Object modeling scripts
>>>
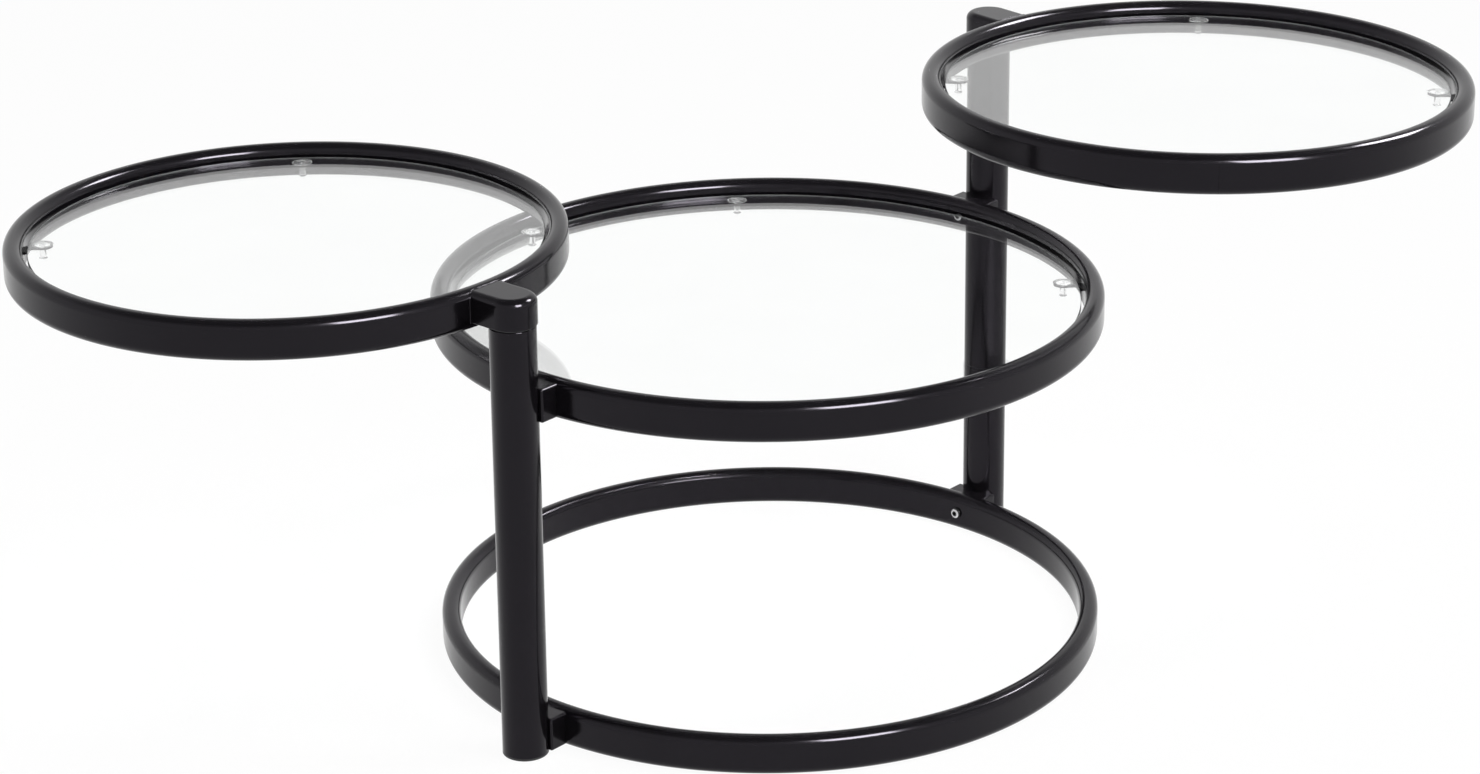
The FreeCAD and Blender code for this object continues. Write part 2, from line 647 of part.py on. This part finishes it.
def write_parts():
    """Writes each node's shape to its own file."""
    os.makedirs("parts", exist_ok=True)
    for node in nodes:
        node.Shape.exportStep(f"parts/{node.Label}.step")
        box = node.Shape.BoundBox
        print(f"{node.Label}: {len(node.Shape.Solids)} solids, {node.Shape.Volume / 1000:.2f} cm3, "
              f"z {box.ZMin:.2f} to {box.ZMax:.2f}")


fill_sheet()
build_frame()
build_swivel_top("lower", FRONT_POST, LOWER_CENTRE, "Sizes.lower_top_level", "Sizes.lower_top_direction")
build_swivel_top("upper", REAR_POST, UPPER_CENTRE, "Sizes.upper_top_level", "Sizes.upper_top_direction")
document.recompute()
check_model()
write_parts()
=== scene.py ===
import json
import math

import bmesh
import bpy
from mathutils import Matrix, Vector

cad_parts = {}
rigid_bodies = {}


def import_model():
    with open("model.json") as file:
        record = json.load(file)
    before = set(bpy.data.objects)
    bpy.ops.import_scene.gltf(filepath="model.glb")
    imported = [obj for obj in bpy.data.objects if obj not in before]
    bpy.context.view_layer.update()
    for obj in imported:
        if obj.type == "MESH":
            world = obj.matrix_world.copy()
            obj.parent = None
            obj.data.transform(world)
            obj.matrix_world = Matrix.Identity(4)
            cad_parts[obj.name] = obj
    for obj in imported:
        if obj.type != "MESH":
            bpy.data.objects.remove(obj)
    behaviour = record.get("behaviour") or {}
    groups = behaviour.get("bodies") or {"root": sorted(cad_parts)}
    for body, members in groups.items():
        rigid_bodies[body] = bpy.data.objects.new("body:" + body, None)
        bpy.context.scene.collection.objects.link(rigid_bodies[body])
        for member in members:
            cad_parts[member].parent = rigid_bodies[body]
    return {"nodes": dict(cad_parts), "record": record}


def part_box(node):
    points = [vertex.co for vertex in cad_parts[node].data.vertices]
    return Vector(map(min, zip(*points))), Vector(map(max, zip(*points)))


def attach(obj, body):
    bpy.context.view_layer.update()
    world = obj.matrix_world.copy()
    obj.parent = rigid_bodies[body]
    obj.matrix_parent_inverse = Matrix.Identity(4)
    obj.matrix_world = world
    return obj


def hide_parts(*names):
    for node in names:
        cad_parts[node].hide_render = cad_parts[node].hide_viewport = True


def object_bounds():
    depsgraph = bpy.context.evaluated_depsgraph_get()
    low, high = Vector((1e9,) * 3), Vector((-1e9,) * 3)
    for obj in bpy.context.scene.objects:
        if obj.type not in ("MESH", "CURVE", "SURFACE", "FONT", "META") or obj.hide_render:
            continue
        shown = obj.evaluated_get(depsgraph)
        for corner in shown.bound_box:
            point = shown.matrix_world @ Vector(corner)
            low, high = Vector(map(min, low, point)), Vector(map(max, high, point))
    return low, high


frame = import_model()
cad_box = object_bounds()

# Camera as solved from the photograph's outlines, in metres and degrees, its film in millimetres
CAMERA_PLACE = (0.0066, -3.1407, 1.4751)
CAMERA_PITCH = 18.95
CAMERA_ROLL = -0.514
SENSOR_WIDTH = 36.0
LENS = 91.30
SHIFT_ACROSS = -0.0104
SHIFT_UP = -0.1122

# Lighting: levels, the darkening overhead, the point that lamps face, and the floor
WORLD_LEVEL = 0.38
FLOOR_COLOUR = 0.9
FLOOR_WHITE_SHARE = 0.95
OVERHEAD_LEVEL = 0.3
OVERHEAD_START = 0.45
OVERHEAD_END = 0.8
LIT_PLACE = (0.0, 0.0, 0.3)
FLOOR_SIZE = 30.0

# Noise over the surfaces: its roughness, its scales, and how far the mottling spreads
NOISE_ROUGHNESS = 0.55
PAINT_CLOUD_SCALE = 14.0
PAINT_PATCH_SCALE = 60.0
CLEAR_CLOUD_SCALE = 9.0
CLEAR_PATCH_SCALE = 40.0
CLEAR_DARKEST_SHADE = 0.985
TINT_START = 0.3
TINT_END = 0.7

# Measures of the rings' tube, their glass, their screws and what is welded to them, in metres
TUBE_WIDTH = 0.017
TUBE_HEIGHT = 0.035
TUBE_EDGE_RADIUS = 0.008
LARGE_RADIUS = 0.3
SWIVEL_RADIUS = 0.2435
GLASS_EDGE_GAP = 0.0037
GLASS_THICKNESS = 0.005
GLASS_EDGE_CHAMFER = 0.0004
CAP_HALF_WIDTH = 0.02125
CAP_DROP = 0.01
CAP_RISE = 0.0165
CAP_TOP_RADIUS = 0.007
MIDDLE_SCREW_LEVEL = 0.32
SCREW_HEAD_HEIGHT = 0.0033
# Radii of the bright ring painted on each screw head as its highlight
HIGHLIGHT_RING_INNER_RADIUS = 0.0027
HIGHLIGHT_RING_OUTER_RADIUS = 0.0044
TAB_HALF_WIDTH = 0.00825
TAB_TOP_DROP = 0.001
TAB_THICKNESS = 0.0015
BEAD_RADIUS = 0.0007
SEAM_RADIUS = 0.0004
SEAM_END_DROP = 0.002
WELD_DISTANCE = 1e-6

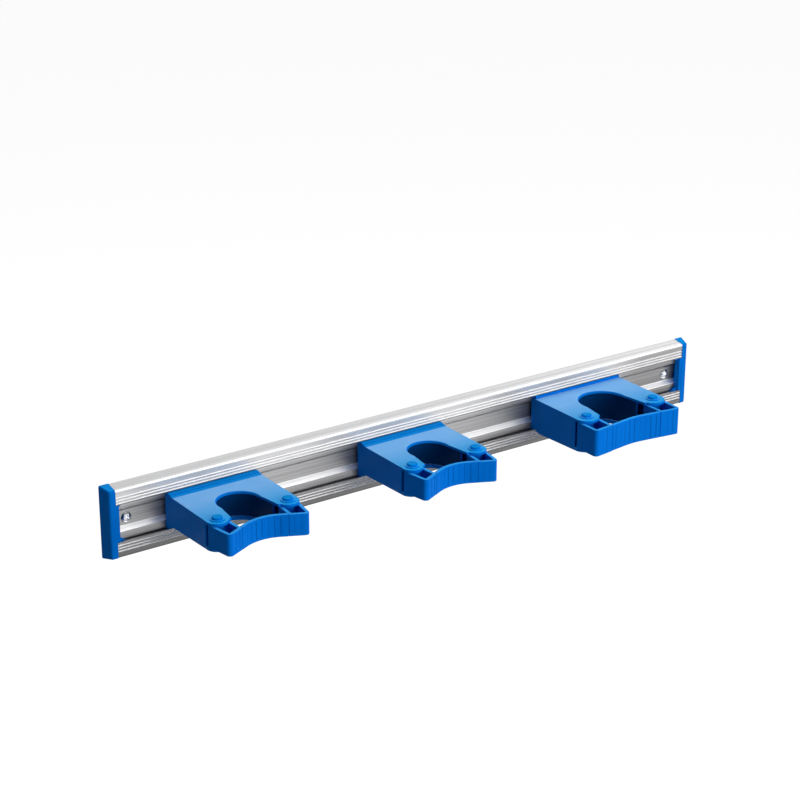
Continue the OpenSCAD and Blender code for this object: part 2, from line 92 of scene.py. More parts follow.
# The painted shade as a share of a finish's colour, where a finish names no painted light, and the
# tint of the gloss on plastic
IN_SHADE = 0.22
BLUE_GLOSS = (0.15, 0.55, 1.0)
# Rounding of the edges of screws and pins, and of shoes and straps as a share of the housings'
# and the wings'
SCREW_EDGE = 0.00012
PIN_EDGE = 0.0003
SHOE_EDGE_SHARE = 0.7
STRAP_EDGE_SHARE = 0.8

# The stage: floor, light from the room, place and size of each soft light, and the camera
FLOOR_SIZE = 14
FLOOR_GLOW = 0.95
SKY = (0.97, 0.98, 1.0)
LEAST_LIGHT = 0.05
PRODUCT_MIDDLE = (0, -0.04, 0)
SOFTBOXES = {
    "key": ((0.95, -2.52, 0.45), (3.0, 1.6)),
    "top": ((0.3, 0.25, 1.7), (2.2, 1.2)),
    "fill": ((-2.4, -0.9, 0.1), (1.8, 1.2)),
}
CAMERA_PLACE = (-0.8984, -1.2719, 0.6440)
CAMERA_TURNS = (("Z", -34.784), ("X", 68.574), ("Z", 0.052))
SENSOR = 36
LENS = 95.925


# Sizes and colours

class RailSettings(bpy.types.PropertyGroup):
    metal: FloatVectorProperty(
        name="Aluminium", description="Colour of the anodised rail", subtype="COLOR",
        default=(0.90, 0.90, 0.91), min=0, max=1)
    edge: FloatProperty(
        name="Edge", description="Rounding of the rail's edges", subtype="DISTANCE", unit="LENGTH",
        default=0.00015, min=0.00005, max=0.0004, precision=5)
    line_width: FloatProperty(
        name="Line width", description="Width of the drawing lines along the rail",
        subtype="DISTANCE", unit="LENGTH", default=0.0004, min=0.0001, max=0.002, precision=5)
    steel: FloatVectorProperty(
        name="Screw steel", description="Colour of the zinc plated screws", subtype="COLOR",
        default=(0.56, 0.57, 0.59), min=0, max=1)
    thread: FloatProperty(
        name="Thread", description="Outer diameter of the wall screws' thread",
        subtype="DISTANCE", unit="LENGTH", default=0.0045, min=0.0035, max=0.0045, precision=4)
    thread_pitch: FloatProperty(
        name="Thread pitch", description="Step of the wall screws' thread",
        subtype="DISTANCE", unit="LENGTH", default=0.0022, min=0.001, max=0.004, precision=4)


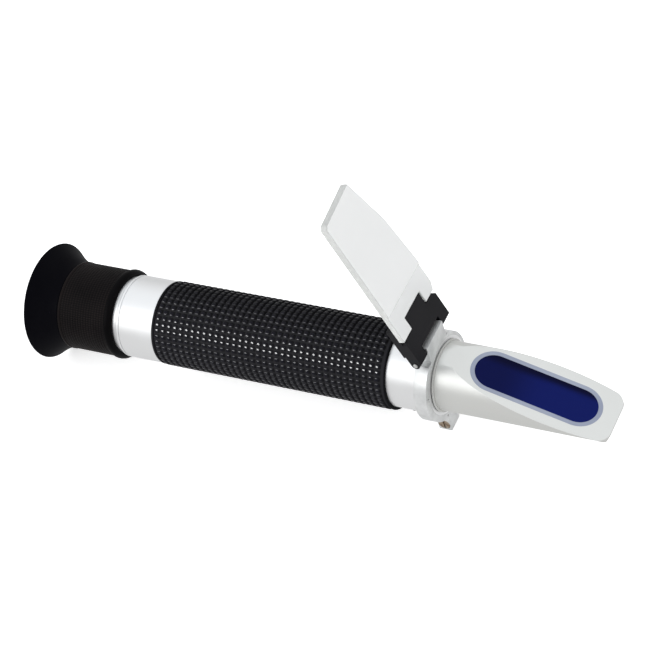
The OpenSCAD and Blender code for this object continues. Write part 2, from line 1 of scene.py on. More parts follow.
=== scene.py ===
"""Hand-held refractometer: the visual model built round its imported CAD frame.

Turned and moulded parts that need more detail than their solids have are worked out here as
surfaces of revolution. The machined and cast parts keep the shape of their solids, with broken
edges. Lengths are in metres and places come from the boxes of the CAD nodes.
"""

import math

import bmesh
import bpy
import numpy as np
from mathutils import Matrix, Vector


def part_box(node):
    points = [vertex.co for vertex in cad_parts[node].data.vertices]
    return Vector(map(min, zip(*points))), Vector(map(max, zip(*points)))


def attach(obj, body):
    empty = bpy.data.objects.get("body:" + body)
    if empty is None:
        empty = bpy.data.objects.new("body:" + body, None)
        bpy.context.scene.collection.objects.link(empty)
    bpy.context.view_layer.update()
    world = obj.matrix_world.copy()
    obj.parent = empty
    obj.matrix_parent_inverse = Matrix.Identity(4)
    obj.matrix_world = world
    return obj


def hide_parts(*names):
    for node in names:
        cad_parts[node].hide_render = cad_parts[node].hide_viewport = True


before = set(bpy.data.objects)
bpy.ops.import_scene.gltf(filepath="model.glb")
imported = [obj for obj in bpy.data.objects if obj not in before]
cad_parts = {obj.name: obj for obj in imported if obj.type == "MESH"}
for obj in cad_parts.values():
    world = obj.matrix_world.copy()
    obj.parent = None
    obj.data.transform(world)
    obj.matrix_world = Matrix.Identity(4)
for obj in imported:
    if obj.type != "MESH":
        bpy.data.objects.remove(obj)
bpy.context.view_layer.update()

MM = 0.001


# ---------------------------------------------------------------- places from the frame

def ends(node):
    """First and last station of a node along the barrel."""
    low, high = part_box(node)
    return low[0], high[0]


grip_low, grip_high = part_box("rubber_grip")
AXIS_Z = (grip_low[2] + grip_high[2]) / 2
GRIP_R = (grip_high[2] - grip_low[2]) / 2
CUP_BACK = ends("eyecup")[0]
CUP_R = (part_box("eyecup")[1][1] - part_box("eyecup")[0][1]) / 2
GRIP_BACK, GRIP_FRONT = ends("rubber_grip")


# ---------------------------------------------------------------- mesh making

def add_piece(name, points, faces, body, material, nodes):
    """Makes a smooth-shaded piece from an array of points and an array of four-cornered faces,
    turns the faces outwards when the enclosed volume is negative, and puts it on its body."""
    a, b, c, d = (points[faces[:, k]] for k in range(4))
    volume = np.einsum("ij,ij->i", a, np.cross(b, c)).sum() + np.einsum("ij,ij->i", a, np.cross(c, d)).sum()
    if volume < 0:
        faces = faces[:, ::-1]
    mesh = bpy.data.meshes.new(name)
    mesh.vertices.add(len(points))
    mesh.vertices.foreach_set("co", points.ravel())
    mesh.loops.add(faces.size)
    mesh.loops.foreach_set("vertex_index", faces.ravel())
    mesh.polygons.add(len(faces))
    mesh.polygons.foreach_set("loop_start", np.arange(0, faces.size, 4))
    mesh.polygons.foreach_set("use_smooth", np.ones(len(faces), dtype=bool))
    mesh.update(calc_edges=True)
    mesh.validate()
    mesh.materials.append(material)
    piece = bpy.data.objects.new(name, mesh)
    bpy.context.scene.collection.objects.link(piece)
    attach(piece, body)
    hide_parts(*nodes)
    return piece


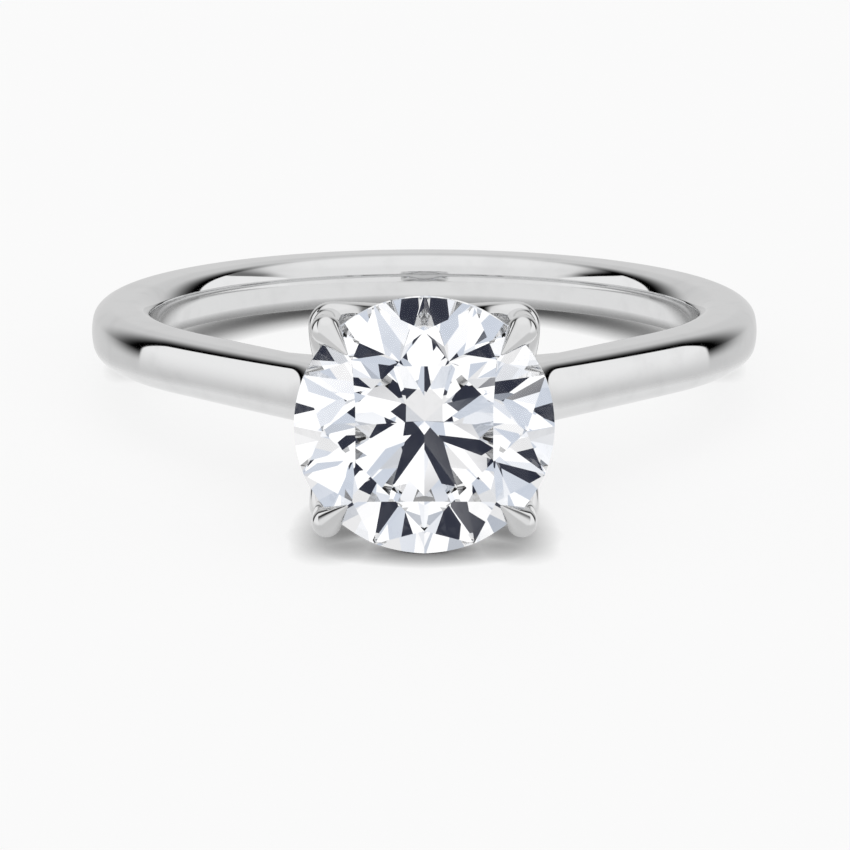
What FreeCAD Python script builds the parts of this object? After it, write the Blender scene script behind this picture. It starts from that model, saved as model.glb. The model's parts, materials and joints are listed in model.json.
<<<
* GIVEN PROBLEM:
With the first line being the one containing "fill_sheet()" and the last line the one containing "for body, members", transcribe exactly the lines above that fall in that range.

* THE RESULT:
fill_sheet()
build_frame()
build_swivel_top("lower", FRONT_POST, LOWER_CENTRE, "Sizes.lower_top_level", "Sizes.lower_top_direction")
build_swivel_top("upper", REAR_POST, UPPER_CENTRE, "Sizes.upper_top_level", "Sizes.upper_top_direction")
document.recompute()
check_model()
write_parts()
=== scene.py ===
import json
import math

import bmesh
import bpy
from mathutils import Matrix, Vector

cad_parts = {}
rigid_bodies = {}


def import_model():
    with open("model.json") as file:
        record = json.load(file)
    before = set(bpy.data.objects)
    bpy.ops.import_scene.gltf(filepath="model.glb")
    imported = [obj for obj in bpy.data.objects if obj not in before]
    bpy.context.view_layer.update()
    for obj in imported:
        if obj.type == "MESH":
            world = obj.matrix_world.copy()
            obj.parent = None
            obj.data.transform(world)
            obj.matrix_world = Matrix.Identity(4)
            cad_parts[obj.name] = obj
    for obj in imported:
        if obj.type != "MESH":
            bpy.data.objects.remove(obj)
    behaviour = record.get("behaviour") or {}
    groups = behaviour.get("bodies") or {"root": sorted(cad_parts)}
    for body, members in groups.items():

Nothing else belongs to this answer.